- [EXERCISE GOAL]: Repeat the listing below in full, exactly as it stands.

- [SOURCE MATERIAL]:

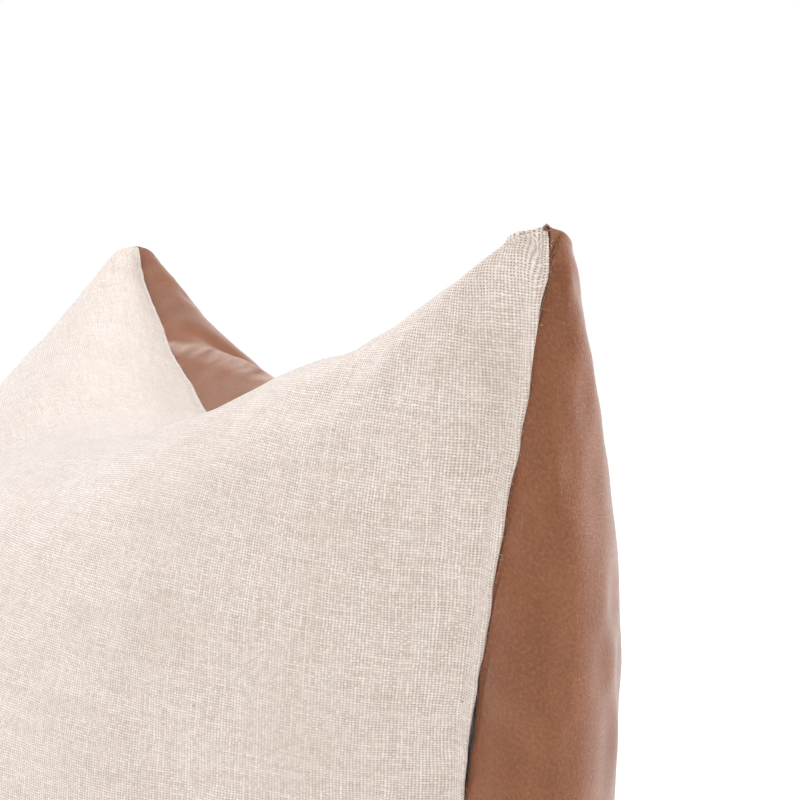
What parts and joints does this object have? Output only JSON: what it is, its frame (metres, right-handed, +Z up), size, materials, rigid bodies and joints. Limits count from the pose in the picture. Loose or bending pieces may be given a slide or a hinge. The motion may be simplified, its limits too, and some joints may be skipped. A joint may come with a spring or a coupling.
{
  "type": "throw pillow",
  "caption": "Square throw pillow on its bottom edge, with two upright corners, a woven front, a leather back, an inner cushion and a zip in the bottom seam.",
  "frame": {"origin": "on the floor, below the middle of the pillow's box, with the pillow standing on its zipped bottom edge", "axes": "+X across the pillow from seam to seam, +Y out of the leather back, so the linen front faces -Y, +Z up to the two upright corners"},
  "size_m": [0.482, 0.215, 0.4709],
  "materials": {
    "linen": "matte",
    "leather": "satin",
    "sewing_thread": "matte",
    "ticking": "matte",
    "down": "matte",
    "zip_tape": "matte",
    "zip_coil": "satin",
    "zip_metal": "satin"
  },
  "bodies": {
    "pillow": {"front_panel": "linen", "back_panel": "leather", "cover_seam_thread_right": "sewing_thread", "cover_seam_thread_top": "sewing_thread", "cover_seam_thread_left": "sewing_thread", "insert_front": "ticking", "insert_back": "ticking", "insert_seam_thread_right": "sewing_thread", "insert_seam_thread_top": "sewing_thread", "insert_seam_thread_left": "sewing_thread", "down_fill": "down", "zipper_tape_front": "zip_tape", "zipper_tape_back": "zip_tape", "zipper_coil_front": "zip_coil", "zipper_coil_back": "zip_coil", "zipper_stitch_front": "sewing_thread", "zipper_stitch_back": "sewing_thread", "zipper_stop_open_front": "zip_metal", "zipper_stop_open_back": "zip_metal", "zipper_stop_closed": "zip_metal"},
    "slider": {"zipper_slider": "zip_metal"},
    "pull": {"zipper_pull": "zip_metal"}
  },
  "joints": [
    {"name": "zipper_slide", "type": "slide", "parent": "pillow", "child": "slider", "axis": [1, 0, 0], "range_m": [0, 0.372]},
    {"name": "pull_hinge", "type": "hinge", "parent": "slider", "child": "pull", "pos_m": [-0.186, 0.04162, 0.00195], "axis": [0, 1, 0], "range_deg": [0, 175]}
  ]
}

- [CORRECT ANSWER]:
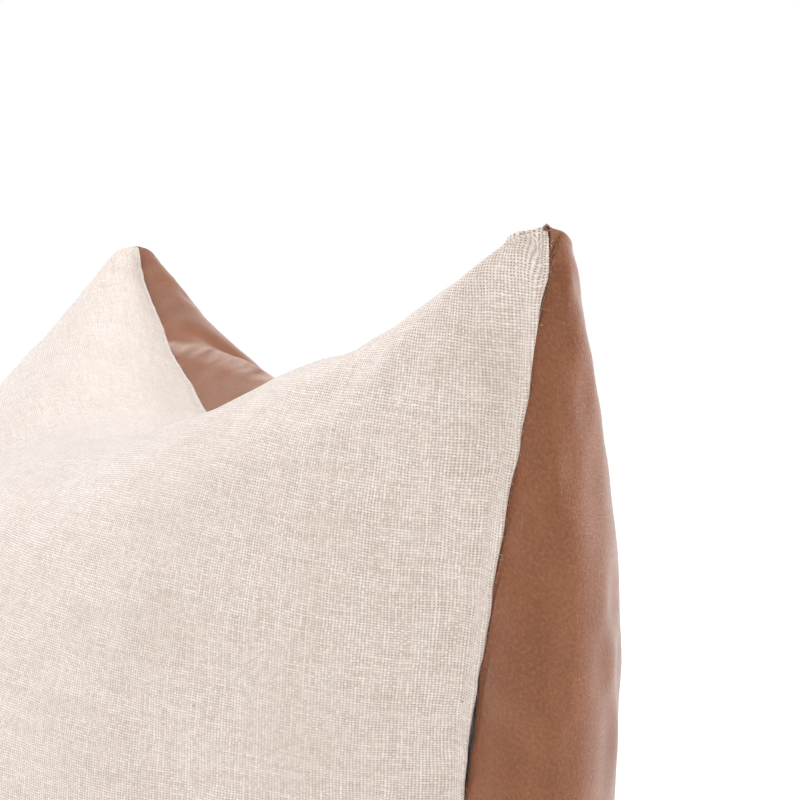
What parts and joints does this object have? Output only JSON: what it is, its frame (metres, right-handed, +Z up), size, materials, rigid bodies and joints. Limits count from the pose in the picture. Loose or bending pieces may be given a slide or a hinge. The motion may be simplified, its limits too, and some joints may be skipped. A joint may come with a spring or a coupling.
{
  "type": "throw pillow",
  "caption": "Square throw pillow on its bottom edge, with two upright corners, a woven front, a leather back, an inner cushion and a zip in the bottom seam.",
  "frame": {"origin": "on the floor, below the middle of the pillow's box, with the pillow standing on its zipped bottom edge", "axes": "+X across the pillow from seam to seam, +Y out of the leather back, so the linen front faces -Y, +Z up to the two upright corners"},
  "size_m": [0.482, 0.215, 0.4709],
  "materials": {
    "linen": "matte",
    "leather": "satin",
    "sewing_thread": "matte",
    "ticking": "matte",
    "down": "matte",
    "zip_tape": "matte",
    "zip_coil": "satin",
    "zip_metal": "satin"
  },
  "bodies": {
    "pillow": {"front_panel": "linen", "back_panel": "leather", "cover_seam_thread_right": "sewing_thread", "cover_seam_thread_top": "sewing_thread", "cover_seam_thread_left": "sewing_thread", "insert_front": "ticking", "insert_back": "ticking", "insert_seam_thread_right": "sewing_thread", "insert_seam_thread_top": "sewing_thread", "insert_seam_thread_left": "sewing_thread", "down_fill": "down", "zipper_tape_front": "zip_tape", "zipper_tape_back": "zip_tape", "zipper_coil_front": "zip_coil", "zipper_coil_back": "zip_coil", "zipper_stitch_front": "sewing_thread", "zipper_stitch_back": "sewing_thread", "zipper_stop_open_front": "zip_metal", "zipper_stop_open_back": "zip_metal", "zipper_stop_closed": "zip_metal"},
    "slider": {"zipper_slider": "zip_metal"},
    "pull": {"zipper_pull": "zip_metal"}
  },
  "joints": [
    {"name": "zipper_slide", "type": "slide", "parent": "pillow", "child": "slider", "axis": [1, 0, 0], "range_m": [0, 0.372]},
    {"name": "pull_hinge", "type": "hinge", "parent": "slider", "child": "pull", "pos_m": [-0.186, 0.04162, 0.00195], "axis": [0, 1, 0], "range_deg": [0, 175]}
  ]
}